Sin embargo, el renacimiento de lo nacional, de lo patriótico, es uno de los signos característicos de esta etapa, en el país y en el mundo. Lo único importante que ocurre en el mundo, para bien y para mal, tiene que ver con las patrias y con los estados nacionales. Es cada vez más evidente que la decadencia de la soberanía de los estados en las últimas cuatro décadas que supo ser presentada como un signo de progreso de la humanidad después de las terribles guerras globales del siglo XX fue, al mismo tiempo, la decadencia de la democracia. Eso es lo que se está discutiendo hoy en Europa: se debate sobre las restricciones democráticas que supone el hecho de que gane quien gane las elecciones en cada país, las decisiones sobre la vida de millones de hombres y mujeres se toman en sedes burocráticas, independientes de la voluntad popular: la famosa troika conformada por el Banco Central Europeo, la Comisión Europea y el FMI. Ese proceso ha puesto en crisis a los viejos partidos socialdemócratas acomodados a la era del fin de la política y ha permitido el surgimiento de nuevas fuerzas populares y patrióticas que disputan el poder en países como España, Grecia y Portugal.
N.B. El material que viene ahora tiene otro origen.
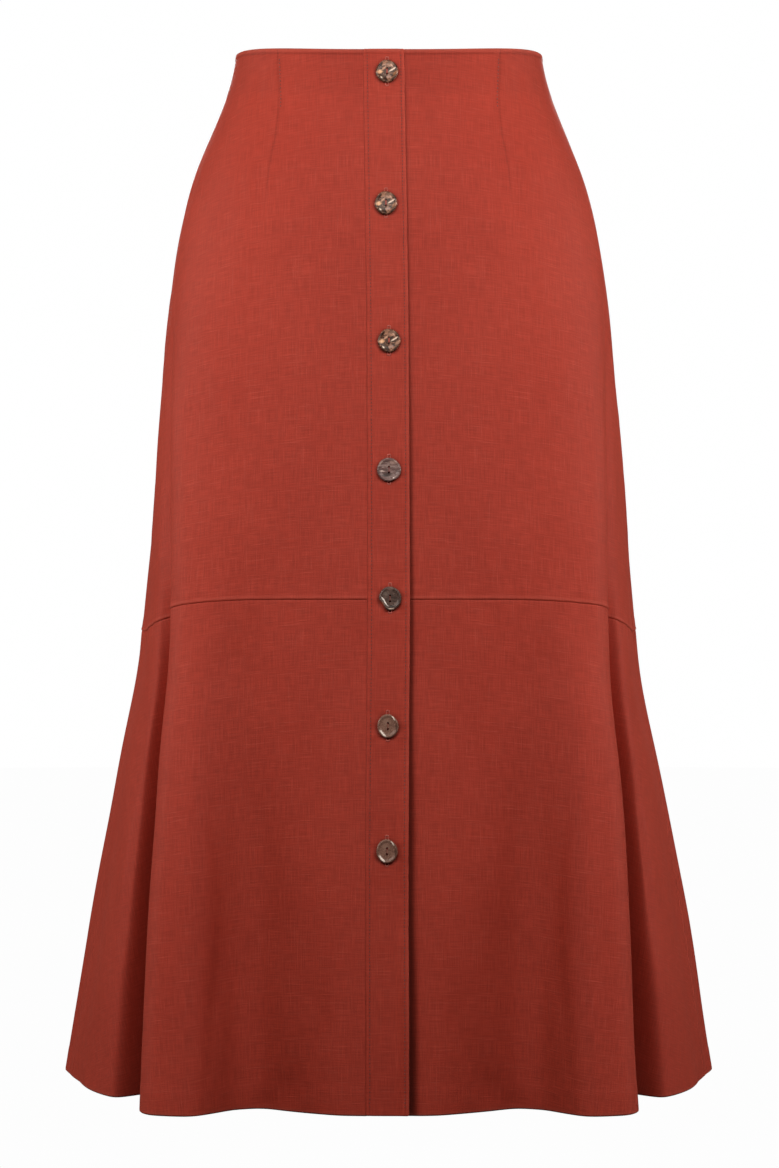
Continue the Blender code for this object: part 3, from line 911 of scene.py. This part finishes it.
def tube(path, radius, sides=8):
    """Points and faces of a round tube along a path, closed at both ends."""
    ways = np.gradient(path, axis=0)
    ways /= np.linalg.norm(ways, axis=1, keepdims=True)
    start = np.cross(ways[0], (0.31, 0.52, 0.79))
    angle = 2 * math.pi * np.arange(sides)[:, None] / sides
    rings = []
    for place, way, thick in zip(path, ways, np.broadcast_to(radius, len(path))):
        start = start - way * (start @ way)
        start /= np.linalg.norm(start)
        side = np.cross(way, start)
        rings.append(place + thick * (np.cos(angle) * start + np.sin(angle) * side))
    faces = []
    last = (len(path) - 1) * sides
    for low in range(0, last, sides):
        for number in range(sides):
            after, high = (number + 1) % sides, low + sides
            faces.append((low + number, low + after, high + after, high + number))
    faces += [tuple(range(sides))[::-1], tuple(range(last, last + sides))]
    return np.concatenate(rings), faces


# Buttons


def button_place(drop, x):
    """Where a button's back sits on the band, facing straight out of it, its Y axis upwards."""
    place = np.array(round_at_x(x, drop)), np.array(drop)
    outward = Vector(normal(*place))
    seat = Vector(face(*place)) + (GAP + WALL + GAP) * outward
    across = Vector((0, 0, 1)).cross(outward).normalized()
    turn = Matrix((across, outward.cross(across), outward)).transposed()
    return Matrix.Translation(seat) @ turn.to_4x4()


# Share of the radius and height of the button's outline, from the middle of its back round its
# rim to the middle of its face
BUTTON_OUTLINE = (
    (0, 0), (0.45, 0), (0.8, 0.0001), (0.92, 0.0004), (0.985, 0.001), (1, 0.0014), (0.99, 0.0018),
    (0.955, 0.0022), (0.91, 0.0025), (0.87, 0.0026), (0.82, 0.0025), (0.76, 0.0022),
    (0.71, 0.00195), (0.66, 0.00185), (0.58, 0.0018), (0.5, 0.00178), (0.42, 0.00178),
    (0.34, 0.00178), (0.26, 0.0018), (0.18, 0.0018), (0.1, 0.0018), (0, 0.0018),
)
BUTTON_SIDES = 96
BUTTON_WIDTH = {"pearl": 0.95, "striped": 1.0, "faceted": 0.94, "taupe": 0.88}
STRANDS = {"pearl": 4, "striped": 1, "faceted": 1, "taupe": 1}  # of thread, by finish
# Dents in the edge of each finish: share of the radius, where round the button, reach
BUTTON_DENTS = {
    "pearl": ((0.030, 2.55, 0.35), (0.022, -0.55, 0.30)),
    "striped": ((0.025, 0.75, 0.30), (0.020, -1.1, 0.25)),
    "faceted": (),
    "taupe": ((0.035, 0.85, 0.40), (0.015, -2.3, 0.5)),
}


def button_outline(finish, turn):
    """How far the button's edge is from its middle, as a share of the radius: never quite round."""
    edge = 0.985 + 0.008 * np.cos(3 * turn + 0.5) + 0.005 * np.cos(5 * turn + 2.1)
    for depth, middle, reach in BUTTON_DENTS[finish]:
        edge = edge - depth * bell(turn - middle, reach)
    if finish == "faceted":
        facing = np.cos(turn + 2.50)
        edge = np.minimum(edge, np.where(facing > 0.2, 0.80 / np.maximum(facing, 0.2), 2))
    return np.minimum(edge, 0.995)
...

También desde la derecha fascista se explota el sentimiento nacional orientándolo hacia la xenofobia y el racismo. Lo nacional está en el fondo de la interminable crisis en Medio Oriente, sistemáticamente alimentada por la agresión imperial que se escuda en el cínico argumento de la lucha contra el autoritarismo de raíz religioso y desarrolla una espiral imparable de exclusión y violencia. Por supuesto América latina, y particularmente el sur de la región, es una animadora de esta etapa histórica; lo que el neoliberalismo daba por muerto o aconsejaba matar –el nacionalismo, las formas comunitarias ancestrales, las culturas avasalladas por la mercantilización capitalista– ha resurgido y constituye una clave central de la comprensión de las grandes tensiones políticas a las que hoy asistimos en la región.
Por eso, decir honestidad donde debe decir patriotismo no es un furcio. Es un programa. El programa de la reinstalación del país en el mundo feliz del neoliberalismo, el mismo que impugnamos cuando en 2001 estuvo a punto de provocar la disolución de nuestra comunidad política. Ese proyecto jugará su viabilidad entre nosotros en los próximos tiempos.